Regardless of president or party, there is no fair trial in the US Senate

Whatever else might be happening in the US Senate trial of President Donald Trump, and whatever purpose the Constitution of the US intended with a post-impeachment jury trial, it is not a fair jury trial. It cannot be, at least as that term is defined and implemented in other American courtroom contexts. The lack of fairness is not because of all the controversy surrounding President Trump’s impeachment. The lack of fairness is inherent in the process. The same absence of fairness obtained in President Bill Clinton’s and President Andrew Johnson’s instances, too.

Not a single one of the jurors in the US Senate trial of a president, that is, not a single one of of the US senators from any political party, would be seated if this trial were conducted like any other jury trial. First of all, in those trials, both the prosecutor and the defense attorney have the right of peremptory challenges to prospective jurors. Not so in the US Senate trial. Of much greater pertinence, in any other trial all of the potential jurors are scrutinized for bias for or against the defendant. In this regard they are even scrutinized for basic knowledge of the case in advance of the trial if it is a controversial case. Trials are relocated far from the location of the alleged crime merely because of a potential jury pool’s extensive knowledge of a case via the media.

Now, not a single US senator sitting as a juror in the Trump trial, whether Republican or Democrat or Independent, would or could pass this bias test.

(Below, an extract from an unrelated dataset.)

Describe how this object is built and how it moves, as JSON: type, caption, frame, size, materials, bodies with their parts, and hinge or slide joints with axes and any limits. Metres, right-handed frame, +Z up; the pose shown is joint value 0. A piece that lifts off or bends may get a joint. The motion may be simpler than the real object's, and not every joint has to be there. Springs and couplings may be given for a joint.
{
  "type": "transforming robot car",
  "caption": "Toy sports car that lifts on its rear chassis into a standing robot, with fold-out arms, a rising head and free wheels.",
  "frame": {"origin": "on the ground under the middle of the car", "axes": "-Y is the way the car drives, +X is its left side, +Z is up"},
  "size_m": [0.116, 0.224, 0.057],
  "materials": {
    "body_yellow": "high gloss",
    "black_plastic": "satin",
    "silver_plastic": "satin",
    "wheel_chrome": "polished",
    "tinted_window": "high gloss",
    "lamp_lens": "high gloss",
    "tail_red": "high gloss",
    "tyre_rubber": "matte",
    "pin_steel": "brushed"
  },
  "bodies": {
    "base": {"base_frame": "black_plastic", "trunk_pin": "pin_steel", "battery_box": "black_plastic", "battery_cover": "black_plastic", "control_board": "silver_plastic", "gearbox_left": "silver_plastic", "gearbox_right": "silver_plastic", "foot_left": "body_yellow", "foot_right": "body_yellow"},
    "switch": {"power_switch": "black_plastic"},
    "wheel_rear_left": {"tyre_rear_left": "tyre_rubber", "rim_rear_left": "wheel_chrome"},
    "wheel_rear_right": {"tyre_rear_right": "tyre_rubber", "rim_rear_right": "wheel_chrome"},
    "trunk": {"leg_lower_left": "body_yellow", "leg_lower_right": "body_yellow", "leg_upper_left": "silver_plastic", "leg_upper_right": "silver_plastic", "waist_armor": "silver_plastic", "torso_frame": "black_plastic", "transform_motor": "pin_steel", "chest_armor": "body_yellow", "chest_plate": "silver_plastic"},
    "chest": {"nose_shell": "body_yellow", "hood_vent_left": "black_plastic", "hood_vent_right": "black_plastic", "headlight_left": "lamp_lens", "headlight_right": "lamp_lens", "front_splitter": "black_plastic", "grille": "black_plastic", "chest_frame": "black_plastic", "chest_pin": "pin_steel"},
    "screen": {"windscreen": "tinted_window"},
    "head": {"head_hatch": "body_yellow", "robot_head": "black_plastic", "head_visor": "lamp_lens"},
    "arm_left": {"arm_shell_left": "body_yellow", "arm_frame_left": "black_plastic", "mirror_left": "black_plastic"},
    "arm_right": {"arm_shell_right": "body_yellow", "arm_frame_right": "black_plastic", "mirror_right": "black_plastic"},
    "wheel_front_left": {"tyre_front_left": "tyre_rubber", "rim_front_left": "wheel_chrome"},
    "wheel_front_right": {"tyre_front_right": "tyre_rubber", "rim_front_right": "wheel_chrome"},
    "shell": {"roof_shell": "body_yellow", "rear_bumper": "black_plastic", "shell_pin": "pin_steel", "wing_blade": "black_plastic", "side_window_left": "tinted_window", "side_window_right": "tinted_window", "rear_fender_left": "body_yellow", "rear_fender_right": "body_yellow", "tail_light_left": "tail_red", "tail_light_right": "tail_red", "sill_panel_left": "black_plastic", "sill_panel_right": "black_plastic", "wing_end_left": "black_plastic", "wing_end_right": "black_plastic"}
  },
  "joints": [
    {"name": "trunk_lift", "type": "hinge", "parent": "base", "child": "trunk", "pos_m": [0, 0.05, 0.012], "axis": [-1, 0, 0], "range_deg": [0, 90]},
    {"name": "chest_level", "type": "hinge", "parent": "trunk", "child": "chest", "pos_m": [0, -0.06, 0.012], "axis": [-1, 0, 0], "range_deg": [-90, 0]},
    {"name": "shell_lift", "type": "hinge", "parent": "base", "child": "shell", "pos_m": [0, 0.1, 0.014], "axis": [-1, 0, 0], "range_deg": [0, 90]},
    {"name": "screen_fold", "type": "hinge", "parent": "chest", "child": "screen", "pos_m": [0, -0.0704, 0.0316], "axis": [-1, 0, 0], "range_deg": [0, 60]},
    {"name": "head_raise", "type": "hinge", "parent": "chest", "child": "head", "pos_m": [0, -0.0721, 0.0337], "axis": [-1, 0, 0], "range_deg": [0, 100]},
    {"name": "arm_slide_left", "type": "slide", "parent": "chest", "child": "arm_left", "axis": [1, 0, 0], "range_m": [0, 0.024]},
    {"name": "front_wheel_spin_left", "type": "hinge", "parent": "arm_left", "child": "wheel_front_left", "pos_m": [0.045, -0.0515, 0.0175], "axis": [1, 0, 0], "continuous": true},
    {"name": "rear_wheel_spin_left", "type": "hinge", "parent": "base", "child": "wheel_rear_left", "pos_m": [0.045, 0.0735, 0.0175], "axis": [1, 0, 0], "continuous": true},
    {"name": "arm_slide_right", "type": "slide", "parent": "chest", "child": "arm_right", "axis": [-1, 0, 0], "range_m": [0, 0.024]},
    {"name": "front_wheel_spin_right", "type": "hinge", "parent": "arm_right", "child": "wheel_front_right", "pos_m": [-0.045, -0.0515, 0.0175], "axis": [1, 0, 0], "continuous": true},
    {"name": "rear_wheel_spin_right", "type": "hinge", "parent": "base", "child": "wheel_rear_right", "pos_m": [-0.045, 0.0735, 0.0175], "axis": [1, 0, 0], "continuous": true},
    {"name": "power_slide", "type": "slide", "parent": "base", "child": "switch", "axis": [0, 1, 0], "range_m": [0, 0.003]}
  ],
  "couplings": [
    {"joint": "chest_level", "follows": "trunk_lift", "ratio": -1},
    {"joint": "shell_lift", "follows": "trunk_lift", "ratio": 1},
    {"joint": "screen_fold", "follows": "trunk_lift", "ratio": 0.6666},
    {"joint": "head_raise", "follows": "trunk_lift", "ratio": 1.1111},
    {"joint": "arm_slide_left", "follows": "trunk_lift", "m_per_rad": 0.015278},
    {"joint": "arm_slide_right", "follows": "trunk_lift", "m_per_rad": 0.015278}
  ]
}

They know the case extremely well, even if not in every single detail. And who among these 100 senators would claim not to have a strong opinion about this case in advance of trial? None, of course.

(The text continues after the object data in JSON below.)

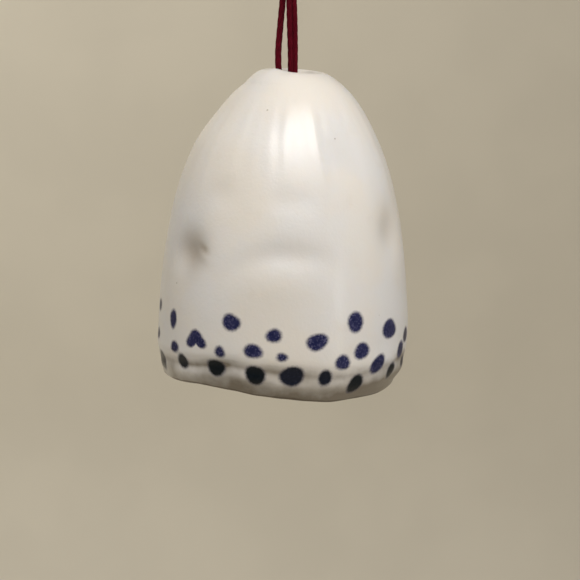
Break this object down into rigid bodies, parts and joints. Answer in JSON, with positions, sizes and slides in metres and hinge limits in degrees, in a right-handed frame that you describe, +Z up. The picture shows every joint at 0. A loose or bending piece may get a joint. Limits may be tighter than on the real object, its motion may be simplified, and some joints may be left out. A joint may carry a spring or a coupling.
{
  "type": "porcelain bell",
  "caption": "Small hand-pinched porcelain hanging bell with a rounded crown, a band of painted dots above an in-turned rim, a yarn hanging loop and a porcelain bead clapper.",
  "frame": {"origin": "inside of the top of the yarn eye, where a hook or twig carries the bell", "axes": "+Z up along the cord, +X to the bell's right, +Y away from a person facing its front"},
  "size_m": [0.045, 0.0448, 0.1232],
  "materials": {
    "glaze": "satin gloss",
    "bead_glaze": "satin gloss",
    "yarn": "matte, twisted"
  },
  "bodies": {
    "hanger": {"hanging_loop": "yarn", "loop_knot": "yarn"},
    "stopper": {"stopper_knot": "yarn"},
    "bell": {"bell_shell": "glaze"},
    "neck": {"clapper_neck": "yarn"},
    "clapper": {"clapper_line": "yarn", "clapper_knot": "yarn", "clapper_tails": "yarn"},
    "bead": {"clapper_bead": "bead_glaze"}
  },
  "joints": [
    {"name": "bell_swing", "type": "hinge", "parent": "hanger", "child": "stopper", "pos_m": [0, 0, -0.06567], "axis": [1, 0, 0], "range_deg": [-12, 12]},
    {"name": "bell_turn", "type": "hinge", "parent": "stopper", "child": "bell", "pos_m": [0, 0, -0.0666], "axis": [0, 0, 1], "continuous": true},
    {"name": "clapper_turn", "type": "hinge", "parent": "stopper", "child": "neck", "pos_m": [0, 0, -0.07299], "axis": [0, 0, 1], "continuous": true},
    {"name": "clapper_swing", "type": "hinge", "parent": "neck", "child": "clapper", "pos_m": [0, 0, -0.07549], "axis": [0, 1, 0], "range_deg": [-19, 19]},
    {"name": "bead_turn", "type": "hinge", "parent": "clapper", "child": "bead", "pos_m": [0, 0, -0.107], "axis": [0, 0, 1], "continuous": true}
  ]
}
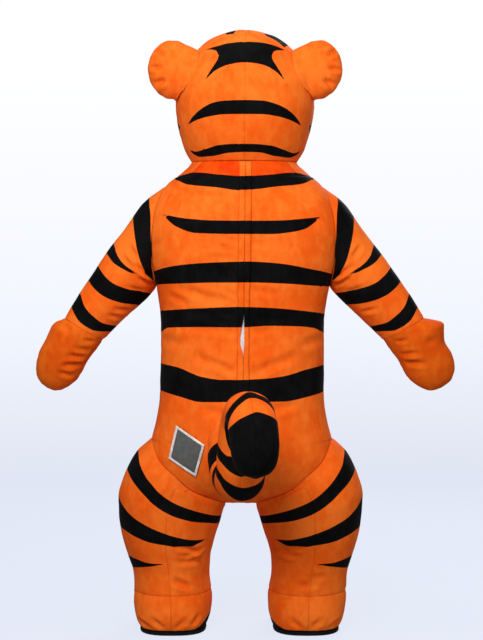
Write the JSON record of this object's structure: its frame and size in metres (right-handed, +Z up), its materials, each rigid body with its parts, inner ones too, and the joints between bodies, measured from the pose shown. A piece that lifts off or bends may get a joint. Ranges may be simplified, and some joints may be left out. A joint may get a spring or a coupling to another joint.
{
  "type": "tiger mascot costume",
  "caption": "Whole-body plush tiger mascot costume, air-filled and standing, with head, ears, mittens, feet, a curled tail and a back zip under a flap.",
  "frame": {"origin": "centre of the overall box, on the floor under the soles", "axes": "+Z up through the head; the face and toes look along +Y, the back and the tail along -Y; the costume's left side is at -X"},
  "size_m": [1.3984, 0.999, 1.988],
  "materials": {
    "orange_black_plush": "short-pile plush, orange with pieced black stripes, soft sheen",
    "white_plush": "short-pile plush",
    "white_tape": "plain woven tape",
    "grey_mesh": "fine open mesh",
    "silver_binding": "satin-like binding with a slight shine",
    "black_sole": "matte, textured sole",
    "black_nose": "padded satin",
    "black_eye": "smooth domed felt"
  },
  "bodies": {
    "root": {"back_left": "orange_black_plush", "back_right": "orange_black_plush", "ear_left_back": "orange_black_plush", "ear_left_front": "orange_black_plush", "ear_right_back": "orange_black_plush", "ear_right_front": "orange_black_plush", "eye_left": "black_eye", "eye_right": "black_eye", "foot_left_inner": "orange_black_plush", "foot_left_outer": "orange_black_plush", "foot_right_inner": "orange_black_plush", "foot_right_outer": "orange_black_plush", "front": "orange_black_plush", "head_back_left": "orange_black_plush", "head_back_right": "orange_black_plush", "head_front": "orange_black_plush", "leg_left_inner": "orange_black_plush", "leg_left_outer": "orange_black_plush", "leg_right_inner": "orange_black_plush", "leg_right_outer": "orange_black_plush", "mitten_left_back": "orange_black_plush", "mitten_left_palm": "orange_black_plush", "mitten_right_back": "orange_black_plush", "mitten_right_palm": "orange_black_plush", "muzzle": "white_plush", "neck_back_left": "orange_black_plush", "neck_back_right": "orange_black_plush", "neck_front": "orange_black_plush", "nose": "black_nose", "placket_left": "orange_black_plush", "placket_right": "orange_black_plush", "sleeve_left": "orange_black_plush", "sleeve_right": "orange_black_plush", "sole_left": "black_sole", "sole_right": "black_sole", "tail_left": "orange_black_plush", "tail_right": "orange_black_plush", "vent_binding": "silver_binding", "vent_mesh": "grey_mesh", "zip_tape": "white_tape"}
  },
  "joints": []
}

Even if a current US senator would claim that he or she had not made up his or her mind whether to convict or acquit President Trump, that claim, even if it passed the believability test, which is highly unlikely, would still not meet the basic criterion for seating a juror. That criterion is the absence of bias concerning the alleged criminal act under adjudication. There is not a single US senator who has not already expressed himself clearly on the nature of the crimes that the president — Johnson, Clinton or Trump — is accused of. Every single US senator’s bias is out there for all to see.

All this is not to say that the House impeachment managers and the president’s defense attorneys have not worked hard to gather evidence and to present their strongest case with their strongest eloquence. Nor is all this to say that there is necessarily a better way to try a president for high crimes and misdemeanors. But let us not use this term, “fair trial,” either to qualify or to disqualify Trump’s trial. This trial does not, and cannot, meet the standards of fairness in other American jury trials that are not tied inextricably and essentially to a political context.

Before and during the current US Senate trial of Trump, voices on both the Republican and Democratic sides have invoked standards used in American courtrooms to object to one or another perceived deficiency in Trump’s trial.

Without passing judgment on any particular claim, it must be stated that however solemn a presidential trial is, however impartial Chief Justice Roberts is, and however extensively this trial’s procedures match those in the standard American courtroom, this US Senate trial will not be a fair jury trial. The essence of the fairness of a trial is judgment by a jury of one’s peers who bring to the trial no bias, one way or the other, toward the defendant. That is precisely what is lacking — in the fullest amplitude — in a US Senate trial of a president of the US.